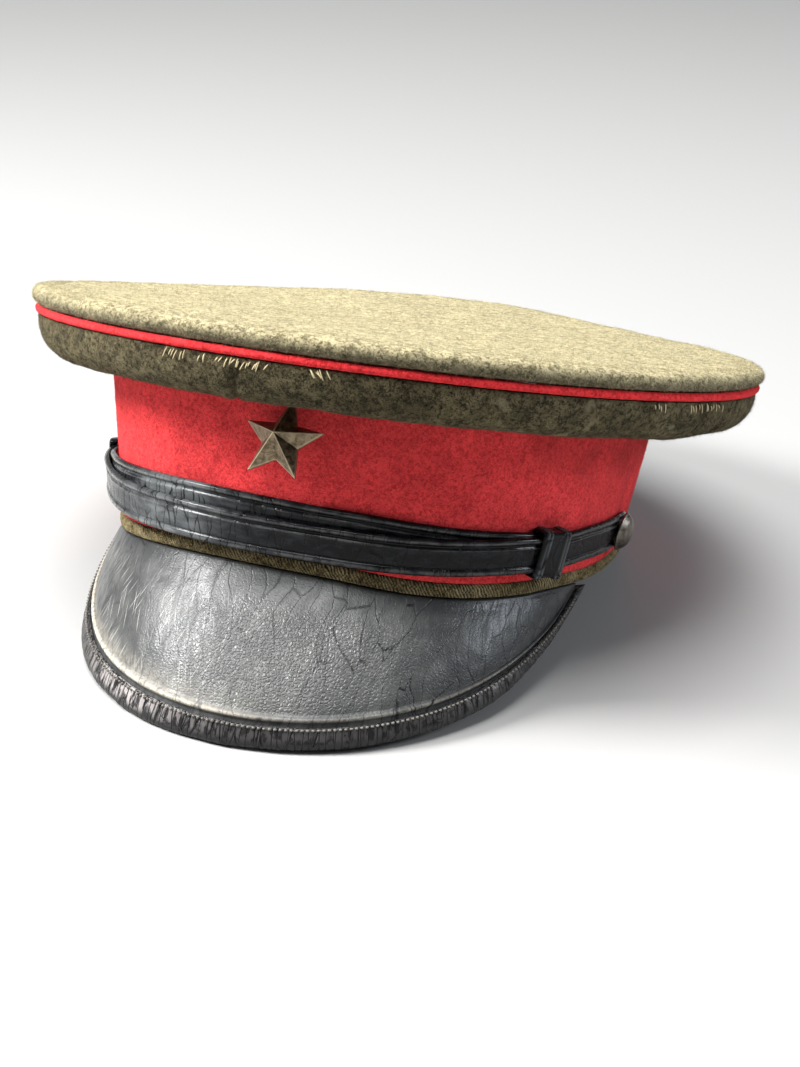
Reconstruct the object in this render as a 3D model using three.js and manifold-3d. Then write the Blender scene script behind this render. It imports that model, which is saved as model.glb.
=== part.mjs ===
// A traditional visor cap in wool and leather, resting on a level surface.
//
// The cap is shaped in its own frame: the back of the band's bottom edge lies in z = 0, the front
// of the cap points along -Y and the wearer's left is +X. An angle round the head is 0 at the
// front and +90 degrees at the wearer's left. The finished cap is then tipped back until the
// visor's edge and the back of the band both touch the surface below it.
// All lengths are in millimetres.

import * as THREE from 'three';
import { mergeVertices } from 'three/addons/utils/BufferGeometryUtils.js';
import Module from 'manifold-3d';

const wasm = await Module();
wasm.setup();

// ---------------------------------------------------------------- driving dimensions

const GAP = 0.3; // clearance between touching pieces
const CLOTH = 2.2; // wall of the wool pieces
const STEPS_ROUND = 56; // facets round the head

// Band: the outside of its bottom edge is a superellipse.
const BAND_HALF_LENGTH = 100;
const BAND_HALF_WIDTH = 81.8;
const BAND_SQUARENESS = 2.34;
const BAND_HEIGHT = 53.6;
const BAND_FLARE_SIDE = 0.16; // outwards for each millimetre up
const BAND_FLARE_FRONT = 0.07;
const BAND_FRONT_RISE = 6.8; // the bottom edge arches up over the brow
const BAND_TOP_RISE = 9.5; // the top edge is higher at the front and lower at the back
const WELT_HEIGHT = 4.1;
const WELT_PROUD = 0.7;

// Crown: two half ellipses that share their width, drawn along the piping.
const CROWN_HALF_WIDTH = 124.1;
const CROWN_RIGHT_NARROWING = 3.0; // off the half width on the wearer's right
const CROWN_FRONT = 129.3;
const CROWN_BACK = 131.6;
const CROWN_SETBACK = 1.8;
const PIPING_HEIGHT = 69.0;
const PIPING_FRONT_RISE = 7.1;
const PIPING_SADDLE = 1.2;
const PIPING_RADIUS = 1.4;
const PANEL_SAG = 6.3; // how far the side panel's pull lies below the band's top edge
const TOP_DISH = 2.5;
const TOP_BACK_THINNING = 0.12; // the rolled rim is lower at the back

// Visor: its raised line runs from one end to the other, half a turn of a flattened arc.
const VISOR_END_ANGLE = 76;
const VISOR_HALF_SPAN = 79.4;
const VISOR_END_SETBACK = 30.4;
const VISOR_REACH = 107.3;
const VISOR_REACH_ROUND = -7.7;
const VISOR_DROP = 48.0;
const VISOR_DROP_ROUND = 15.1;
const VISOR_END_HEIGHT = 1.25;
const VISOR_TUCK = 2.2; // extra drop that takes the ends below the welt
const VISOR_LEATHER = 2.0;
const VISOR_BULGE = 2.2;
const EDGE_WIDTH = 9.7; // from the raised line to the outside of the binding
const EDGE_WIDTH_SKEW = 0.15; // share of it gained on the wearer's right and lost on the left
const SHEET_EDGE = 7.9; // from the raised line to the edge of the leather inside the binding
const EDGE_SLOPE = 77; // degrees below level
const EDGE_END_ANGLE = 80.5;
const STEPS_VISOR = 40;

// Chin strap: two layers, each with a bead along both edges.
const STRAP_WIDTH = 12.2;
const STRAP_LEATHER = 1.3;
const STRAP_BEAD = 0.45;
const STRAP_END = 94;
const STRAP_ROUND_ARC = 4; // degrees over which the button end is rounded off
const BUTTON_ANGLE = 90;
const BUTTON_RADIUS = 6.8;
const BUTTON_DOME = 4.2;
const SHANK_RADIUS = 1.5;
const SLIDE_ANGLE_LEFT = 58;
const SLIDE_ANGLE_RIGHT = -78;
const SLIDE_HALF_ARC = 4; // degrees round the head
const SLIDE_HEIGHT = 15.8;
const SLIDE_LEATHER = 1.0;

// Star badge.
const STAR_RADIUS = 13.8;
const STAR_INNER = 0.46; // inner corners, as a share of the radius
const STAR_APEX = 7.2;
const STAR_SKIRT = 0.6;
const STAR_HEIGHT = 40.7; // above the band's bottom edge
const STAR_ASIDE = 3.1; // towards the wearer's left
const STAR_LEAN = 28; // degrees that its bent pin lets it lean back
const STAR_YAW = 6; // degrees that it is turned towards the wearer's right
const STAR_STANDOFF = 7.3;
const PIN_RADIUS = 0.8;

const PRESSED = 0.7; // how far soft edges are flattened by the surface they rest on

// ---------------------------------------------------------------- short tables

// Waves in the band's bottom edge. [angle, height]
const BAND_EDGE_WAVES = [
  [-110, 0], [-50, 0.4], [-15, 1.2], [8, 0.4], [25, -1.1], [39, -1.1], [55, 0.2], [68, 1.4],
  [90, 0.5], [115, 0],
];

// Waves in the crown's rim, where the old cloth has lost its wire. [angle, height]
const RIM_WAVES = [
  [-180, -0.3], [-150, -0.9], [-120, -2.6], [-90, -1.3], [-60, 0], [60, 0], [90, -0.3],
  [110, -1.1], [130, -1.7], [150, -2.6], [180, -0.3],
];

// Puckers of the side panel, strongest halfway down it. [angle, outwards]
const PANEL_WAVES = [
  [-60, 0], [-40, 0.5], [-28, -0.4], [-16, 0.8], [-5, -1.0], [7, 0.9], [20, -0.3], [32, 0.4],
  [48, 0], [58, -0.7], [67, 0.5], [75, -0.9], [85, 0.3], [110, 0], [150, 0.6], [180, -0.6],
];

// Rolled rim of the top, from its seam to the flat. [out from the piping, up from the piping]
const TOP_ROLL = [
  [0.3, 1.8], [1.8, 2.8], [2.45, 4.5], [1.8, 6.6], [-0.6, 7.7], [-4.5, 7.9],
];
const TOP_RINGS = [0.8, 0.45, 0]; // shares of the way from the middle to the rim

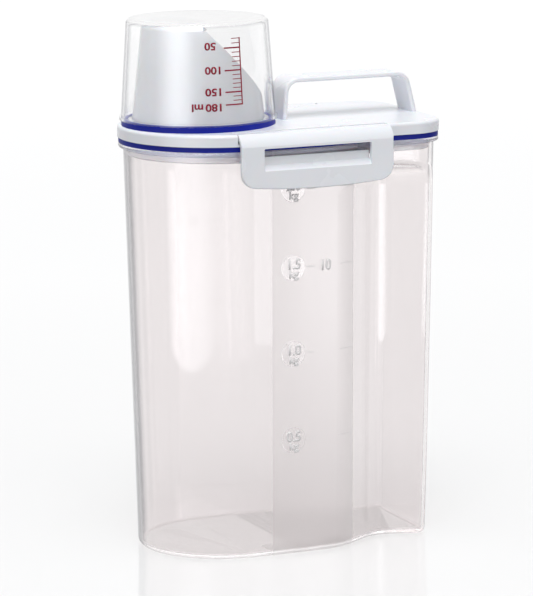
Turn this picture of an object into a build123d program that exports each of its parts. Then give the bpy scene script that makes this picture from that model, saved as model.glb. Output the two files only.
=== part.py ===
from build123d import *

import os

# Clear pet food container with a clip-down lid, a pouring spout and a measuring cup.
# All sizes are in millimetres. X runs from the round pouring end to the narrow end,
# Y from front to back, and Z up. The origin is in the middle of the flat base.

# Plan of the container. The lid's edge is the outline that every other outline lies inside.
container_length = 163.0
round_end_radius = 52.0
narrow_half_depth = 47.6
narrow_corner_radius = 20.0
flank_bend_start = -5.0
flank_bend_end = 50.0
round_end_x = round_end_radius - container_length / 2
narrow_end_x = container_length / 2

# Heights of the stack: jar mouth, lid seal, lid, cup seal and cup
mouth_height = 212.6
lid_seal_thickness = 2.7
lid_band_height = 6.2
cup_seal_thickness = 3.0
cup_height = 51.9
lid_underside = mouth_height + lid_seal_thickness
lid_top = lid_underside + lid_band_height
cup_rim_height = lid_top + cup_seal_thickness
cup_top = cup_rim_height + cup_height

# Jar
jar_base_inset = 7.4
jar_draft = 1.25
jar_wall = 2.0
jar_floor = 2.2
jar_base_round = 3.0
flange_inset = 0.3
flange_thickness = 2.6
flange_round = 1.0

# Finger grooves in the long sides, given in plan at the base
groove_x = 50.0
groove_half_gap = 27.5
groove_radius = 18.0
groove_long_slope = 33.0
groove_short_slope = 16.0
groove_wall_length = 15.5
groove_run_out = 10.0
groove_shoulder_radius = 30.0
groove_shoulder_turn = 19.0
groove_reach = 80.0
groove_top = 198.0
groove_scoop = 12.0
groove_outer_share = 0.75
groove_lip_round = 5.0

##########

→ **Aim of the task**
Reproduce only the lines from the top of the material through the one bearing "const STEPS_ROUND = 56;", each exactly as it stands.

→ **Expected answer**
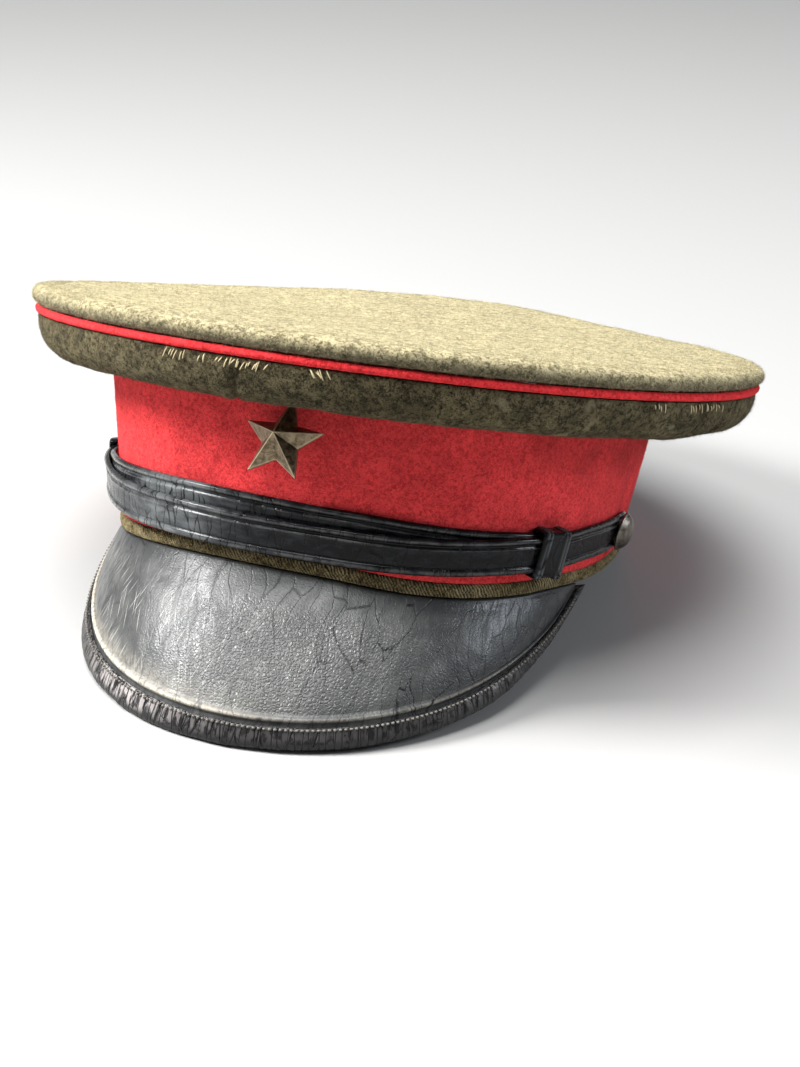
Reconstruct the object in this render as a 3D model using three.js and manifold-3d. Then write the Blender scene script behind this render. It imports that model, which is saved as model.glb.
=== part.mjs ===
// A traditional visor cap in wool and leather, resting on a level surface.
//
// The cap is shaped in its own frame: the back of the band's bottom edge lies in z = 0, the front
// of the cap points along -Y and the wearer's left is +X. An angle round the head is 0 at the
// front and +90 degrees at the wearer's left. The finished cap is then tipped back until the
// visor's edge and the back of the band both touch the surface below it.
// All lengths are in millimetres.

import * as THREE from 'three';
import { mergeVertices } from 'three/addons/utils/BufferGeometryUtils.js';
import Module from 'manifold-3d';

const wasm = await Module();
wasm.setup();

// ---------------------------------------------------------------- driving dimensions

const GAP = 0.3; // clearance between touching pieces
const CLOTH = 2.2; // wall of the wool pieces
const STEPS_ROUND = 56; // facets round the head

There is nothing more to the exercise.